**DATASET CONTENT:**
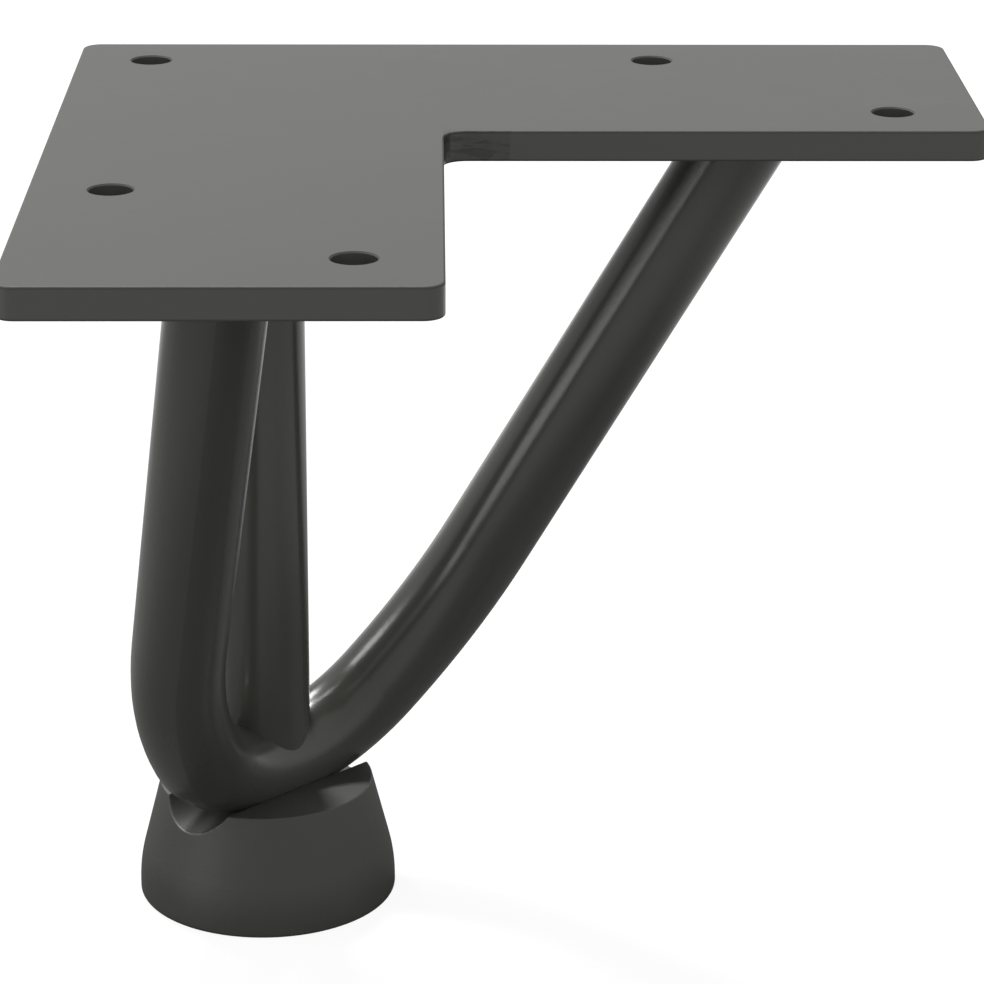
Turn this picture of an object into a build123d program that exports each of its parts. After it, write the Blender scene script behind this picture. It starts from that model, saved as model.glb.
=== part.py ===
from build123d import *
import os
from math import cos, radians, sin, sqrt, tan

# Hairpin table leg in millimetres. The plate's top face is at Z = 0 and the leg hangs below it.
# The origin is on the vertical line through the upright bar and the foot.

# Mounting plate: a flat angle with two equal arms
plate_side = 120.0
arm_width = 50.0
plate_thickness = 4.0
plate_corner_radius = 2.5
plate_inner_radius = 3.0
plate_edge_radius = 0.3

# Screw holes: one at the corner, then two along each arm
screw_hole_diameter = 5.4
hole_edge_break = 0.2
corner_hole_inset = 10.0
arm_hole_pitch = 68.75
end_hole_step = 29.75

# Round bar of both rods
bar_diameter = 12.6
bar_radius = bar_diameter / 2

# Upright bar and foot
foot_axis_inset = 24.8
foot_depth = 117.5

# Bent bar: a V that leans out from the plate's corner towards its notch
bend_inset = 25.4
bend_centre_depth = 97.9
limb_near_inset = 23.5
limb_far_inset = 92.7
bend_inner_radius = 15.3
bend_half_turn = 53.8
shoulder_radius = 73.5
shoulder_turn = 21.2

# Lower end of the upright bar, cut to sit on the bend
brace_lip_depth = 94.7

# Foot cap
cap_height = 16.9
cap_base_radius = 18.25
cap_base_edge_radius = 0.6
cap_upright_height = 1.45
cap_shoulder_radius = 23.0
cap_taper_angle = 14.3
cap_lip_radius = 0.25
groove_radius = 6.4
groove_centre_height = 19.8

# Weld beads under the plate
weld_size = 2.6

os.makedirs("parts", exist_ok=True)


def write_part(builder, label):
    """Name a finished piece and save it as a STEP file."""
    builder.part.label = label
    export_step(builder.part, "parts/" + label + ".step")


def from_edges(from_left, from_back):
    """Point of the plate given by its distances from the two outer edges."""
    return from_left - foot_axis_inset, foot_axis_inset - from_back


# Mounting plate
arm_corners = [
    (0, 0),
    (plate_side, 0),
    (plate_side, arm_width),
    (arm_width, arm_width),
    (arm_width, plate_side),
    (0, plate_side),
]
second_hole = corner_hole_inset + arm_hole_pitch
end_hole = second_hole + end_hole_step
end_hole_side = corner_hole_inset + end_hole_step
screw_holes = [
    (corner_hole_inset, corner_hole_inset),
    (second_hole, corner_hole_inset),
    (end_hole, end_hole_side),
    (corner_hole_inset, second_hole),
    (end_hole_side, end_hole),
]
notch_corner = Vector(*from_edges(arm_width, arm_width))

with BuildPart() as mounting_plate:
    with BuildSketch() as plate_outline:
        with BuildLine():
            Polyline([from_edges(*corner) for corner in arm_corners], close=True)
        make_face()
        inner_corner = plate_outline.vertices().sort_by_distance(notch_corner)[0]
        fillet(inner_corner, plate_inner_radius)
        square_corners = [
            vertex
            for corner in arm_corners
            for vertex in plate_outline.vertices()
            if (Vector(*vertex) - Vector(*from_edges(*corner))).length < 0.01
        ]
        fillet(square_corners, plate_corner_radius)
    extrude(amount=-plate_thickness)
    flat_faces = mounting_plate.faces().filter_by(Axis.Z)
    fillet(flat_faces.edges(), plate_edge_radius)
    with Locations([from_edges(*spot) for spot in screw_holes]):
        Hole(screw_hole_diameter / 2)
    hole_rims = mounting_plate.edges().filter_by(GeomType.CIRCLE).filter_by(
        lambda rim: abs(rim.radius - screw_hole_diameter / 2) < 0.01
    )
    chamfer(hole_rims, hole_edge_break)

write_part(mounting_plate, "mounting_plate")

# Leaning plane of the bent bar: X runs across the V and Y runs up it
bend_bottom = Vector(*from_edges(bend_inset, bend_inset), -bend_centre_depth)
limb_middle = (limb_near_inset + limb_far_inset) / 2
lean_run = (limb_middle - bend_inset) * sqrt(2)
lean_rise = bend_centre_depth - plate_thickness
limb_top_height = sqrt(lean_run**2 + lean_rise**2)
across = Vector(1, 1, 0).normalized()
outwards = Vector(1, -1, 0).normalized()
bar_plane = Plane(
    origin=bend_bottom,
    x_dir=across,
    z_dir=outwards * lean_rise - Vector(0, 0, 1) * lean_run,
)

# Bent bar: a tight bend, an easier arc on each side, then two straight limbs
main_radius = bend_inner_radius + bar_radius
limb_slope = bend_half_turn + shoulder_turn
limb_overrun = 8.0


def bend_point(turn):
    """Point of the bend's centreline where the bar has turned this far from level."""
    side = 1 if turn >= 0 else -1
    main = radians(min(abs(turn), bend_half_turn))
    full = radians(abs(turn))
    reach = main_radius * sin(main) + shoulder_radius * (sin(full) - sin(main))
    rise = main_radius * (1 - cos(main)) + shoulder_radius * (cos(main) - cos(full))
    return side * reach, rise


def limb_end(side):
    """Centre of a limb's end, run on past the plate's underside for a flush cut."""
    reach, rise = bend_point(limb_slope)
    top = limb_top_height + limb_overrun
    return side * (reach + (top - rise) / tan(radians(limb_slope))), top


with BuildPart() as hairpin_rod:
    with BuildLine(bar_plane) as bar_line:
        Line(limb_end(-1), bend_point(-limb_slope))
        for side in (-1, 0, 1):
            if side:
                turns = [side * (bend_half_turn + part * shoulder_turn) for part in (0, 0.5, 1)]
            else:
                turns = [-bend_half_turn, 0, bend_half_turn]
            ThreePointArc(*[bend_point(turn) for turn in turns])
        Line(bend_point(limb_slope), limb_end(1))
    bar_path = bar_line.wire()
    with BuildSketch(Plane(origin=bar_path @ 0, z_dir=bar_path % 0)):
        Circle(bar_radius)
    sweep(path=bar_path)
    split(bisect_by=Plane.XY.offset(-plate_thickness), keep=Keep.BOTTOM)

write_part(hairpin_rod, "hairpin_rod")

# Upright bar, cut to the bend it stands on
with BuildPart() as brace_rod:
    with BuildSketch(Plane.XY.offset(-plate_thickness)):
        Circle(bar_radius)
    extrude(amount=-(brace_lip_depth - plate_thickness))
    add(hairpin_rod.part, mode=Mode.SUBTRACT)

write_part(brace_rod, "brace_rod")

# Foot cap: a turned body with a groove across its top and a shallow seat for the bend
taper = radians(cap_taper_angle)
taper_start_height = cap_upright_height + cap_shoulder_radius * sin(taper)
taper_start_radius = cap_base_radius - cap_shoulder_radius * (1 - cos(taper))
rim_radius = taper_start_radius - (cap_height - taper_start_height) * tan(taper)
edge = cap_base_edge_radius

with BuildPart() as foot_cap:
    with BuildSketch(Plane.XZ) as cap_profile:
        with BuildLine(Location((0, -foot_depth))):
            Line((0, 0), (cap_base_radius - edge, 0))
            JernArc((cap_base_radius - edge, 0), (1, 0), edge, 90)
            Line((cap_base_radius, edge), (cap_base_radius, cap_upright_height))
            JernArc((cap_base_radius, cap_upright_height), (0, 1), cap_shoulder_radius, cap_taper_angle)
            Line((taper_start_radius, taper_start_height), (rim_radius, cap_height))
            Line((rim_radius, cap_height), (0, cap_height))
            Line((0, cap_height), (0, 0))
        make_face()
    revolve(axis=Axis.Z)
    groove_centre = Vector(bend_bottom.X, bend_bottom.Y, groove_centre_height - foot_depth)
    with BuildSketch(Plane(origin=groove_centre, z_dir=across)):
        Circle(groove_radius)
    extrude(amount=2 * cap_base_radius, both=True, mode=Mode.SUBTRACT)
    groove_face = foot_cap.faces().filter_by(GeomType.CYLINDER).sort_by(Axis.Z)[-1]
    rim_faces = foot_cap.faces().filter_by(Axis.Z).sort_by(Axis.Z)[-2:]
    fillet(groove_face.edges() + rim_faces.edges(), cap_lip_radius)
    add(hairpin_rod.part, mode=Mode.SUBTRACT)

write_part(foot_cap, "foot_cap")


# Weld beads, each run along the line where two pieces meet
def weld_bead(rim, rod):
    """Round bead along a rod's rim, less the rod and the plate it joins."""
    with BuildPart() as bead:
        with BuildSketch(Plane(origin=rim @ 0, z_dir=rim % 0)):
            Circle(weld_size)
        sweep(path=rim)
        add(mounting_plate.part, mode=Mode.SUBTRACT)
        add(rod.part, mode=Mode.SUBTRACT)
    return bead


def top_rim(rod):
    """Outlines of a rod's flush top ends, from left to right."""
    ends = rod.faces().filter_by(Axis.Z).group_by(Axis.Z)[-1].sort_by(Axis.X)
    return [end.outer_wire() for end in ends]


left_rim, right_rim = top_rim(hairpin_rod)
brace_rim = top_rim(brace_rod)[0]

write_part(weld_bead(left_rim, hairpin_rod), "left_limb_weld")
write_part(weld_bead(right_rim, hairpin_rod), "right_limb_weld")
write_part(weld_bead(brace_rim, brace_rod), "brace_top_weld")
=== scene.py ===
import bpy
import math
from mathutils import Matrix, Vector


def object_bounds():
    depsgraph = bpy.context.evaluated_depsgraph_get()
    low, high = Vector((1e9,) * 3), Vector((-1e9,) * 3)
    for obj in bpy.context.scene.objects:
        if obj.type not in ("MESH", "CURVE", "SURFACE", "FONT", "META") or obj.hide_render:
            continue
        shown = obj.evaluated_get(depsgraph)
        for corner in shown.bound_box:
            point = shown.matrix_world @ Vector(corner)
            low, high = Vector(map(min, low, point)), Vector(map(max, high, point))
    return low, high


# Short hairpin table leg in a dark powder coat, in metres, in the frame of its solids
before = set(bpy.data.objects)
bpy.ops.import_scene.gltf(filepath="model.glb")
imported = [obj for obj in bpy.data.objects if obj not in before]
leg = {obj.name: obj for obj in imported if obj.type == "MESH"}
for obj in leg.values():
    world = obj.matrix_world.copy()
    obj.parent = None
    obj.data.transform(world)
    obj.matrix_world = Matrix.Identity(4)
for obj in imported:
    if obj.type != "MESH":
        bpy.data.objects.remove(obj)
solid_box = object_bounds()
bpy.ops.object.select_all(action="DESELECT")

# Sizes and places of the leg that the finishes and the floor follow
ARM_WIDTH = 0.05
NOTCH_X = solid_box[0][0] + ARM_WIDTH
NOTCH_Y = solid_box[1][1] - ARM_WIDTH
LIMB_REACH = 0.0679
LIMB_OFFSET = 0.0013
LEFT_LIMB_TOP = (-LIMB_OFFSET, -LIMB_REACH)
RIGHT_LIMB_TOP = (LIMB_REACH, LIMB_OFFSET)
BRACE_TOP = (0, 0)
FLOOR_Z = solid_box[0][2]

# Colours of the powder coat and of the foot cap's plastic
COAT_GREY = (0.0368, 0.037, 0.0325)
CAP_GREY = (0.0335, 0.0337, 0.03)

# Roughness of each finish, and what the plate's thinly coated edges add to it
PLATE_ROUGHNESS = 0.3
BAR_ROUGHNESS = 0.235
WELD_ROUGHNESS = 0.38
CAP_ROUGHNESS = 0.47
EDGE_DULLNESS = 0.4

# Spread of tone over each finish, as a share of its colour
TONE_CHANGE = 0.12
PLATE_TONE_CHANGE = 0.04
CAP_TONE_CHANGE = 0.1

# Noises of the coat, in cells per metre: orange peel, fine specks and slow changes
PEEL_SCALE = 1500.0
CAP_PEEL_SCALE = 2600.0
SPECK_SCALE = 5200.0
SLOW_SCALE = 55.0

# Depths of the orange peel and of the weld ripples, and height of the raised patch in the notch
PEEL_DEPTH = 0.00002
PLATE_PEEL_DEPTH = 0.000008
BAR_PEEL_DEPTH = 0.000012
RIPPLE_DEPTH = 0.00012
PATCH_BUMP_HEIGHT = 0.00016

# Ripples round a bead
LIMB_RIPPLES = 30.0
BRACE_RIPPLES = 28.0

# Darker patch in the notch: its strip along the right arm, and its part in the inner corner
DARK_STRIP_LENGTH = 0.0083
CORNER_LENGTH = 0.003
CORNER_WIDTH = 0.0024

# Side of the floor in metres, then its paint and its glow to the eye, where 1 is white
FLOOR_SIZE = 4.0
FLOOR_PAINT = 0.1
FLOOR_GLOW = 0.9

# Share of the glow that reflections keep: in front, beside the leg and under the plate
FRONT_FLOOR = 0.55
DIM_FLOOR = 0.2
SHADED_FLOOR = 0.02

# Middle of the mirrored floor's shade, and where the shade and the dimmer parts fade out
SHADE_CENTRE = (0.035, 0.0)
SHADE_FADE = (0.075, 0.13)
BEHIND_FADE = (0.08, 0.4)
AHEAD_FADE = (0.05, 0.2)

# The room's level, even and extra on some sides, as light and in reflections
ROOM_SIDES = {"front": ("Y", -1), "left": ("X", -1), "right": ("X", 1)}
ROOM_LIGHT = {"even": 0.4, "front": 1.65, "left": 0.55, "right": 0.6}
ROOM_MIRRORED = {"even": 0.6, "right": 0.3}
SIDE_FADE = (0.2, 1.0)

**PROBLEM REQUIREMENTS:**
Quote exactly the first line of the data and every line after it through the one holding "# The origin".

**OUTPUT:**
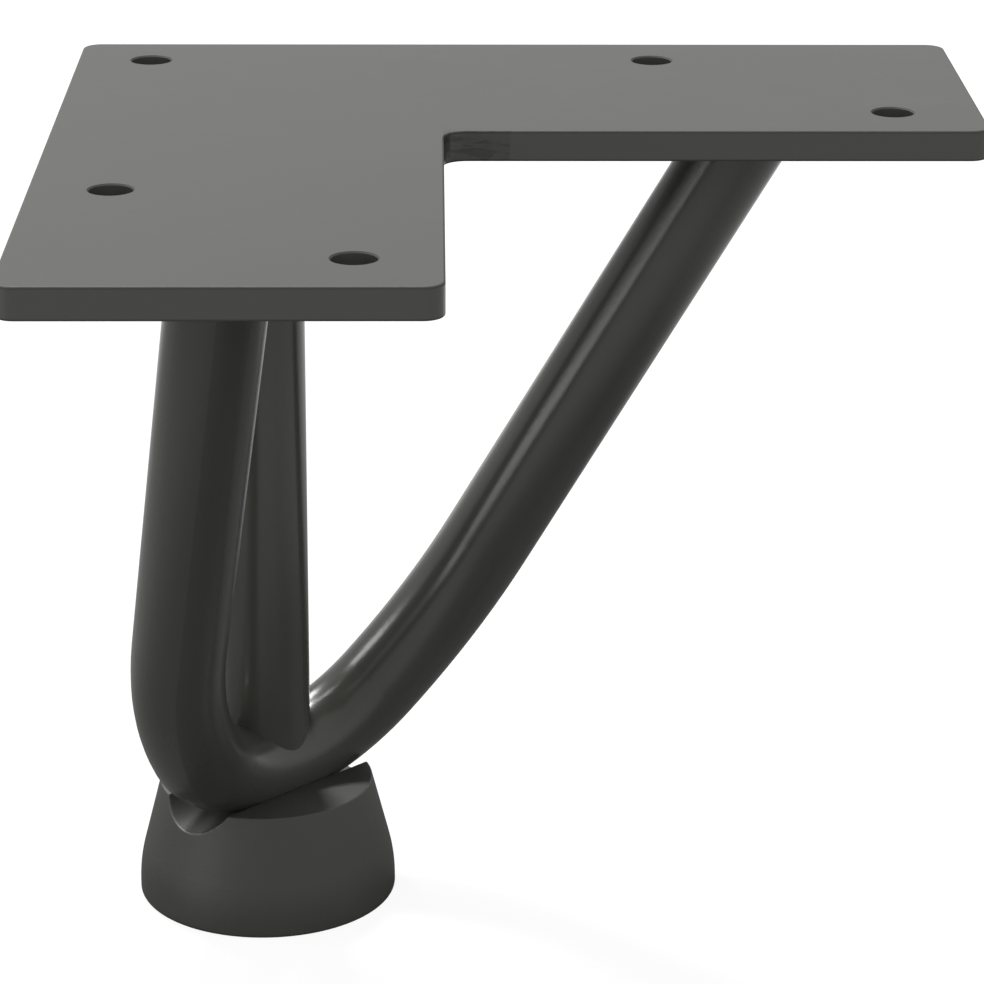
Turn this picture of an object into a build123d program that exports each of its parts. After it, write the Blender scene script behind this picture. It starts from that model, saved as model.glb.
=== part.py ===
from build123d import *
import os
from math import cos, radians, sin, sqrt, tan

# Hairpin table leg in millimetres. The plate's top face is at Z = 0 and the leg hangs below it.
# The origin is on the vertical line through the upright bar and the foot.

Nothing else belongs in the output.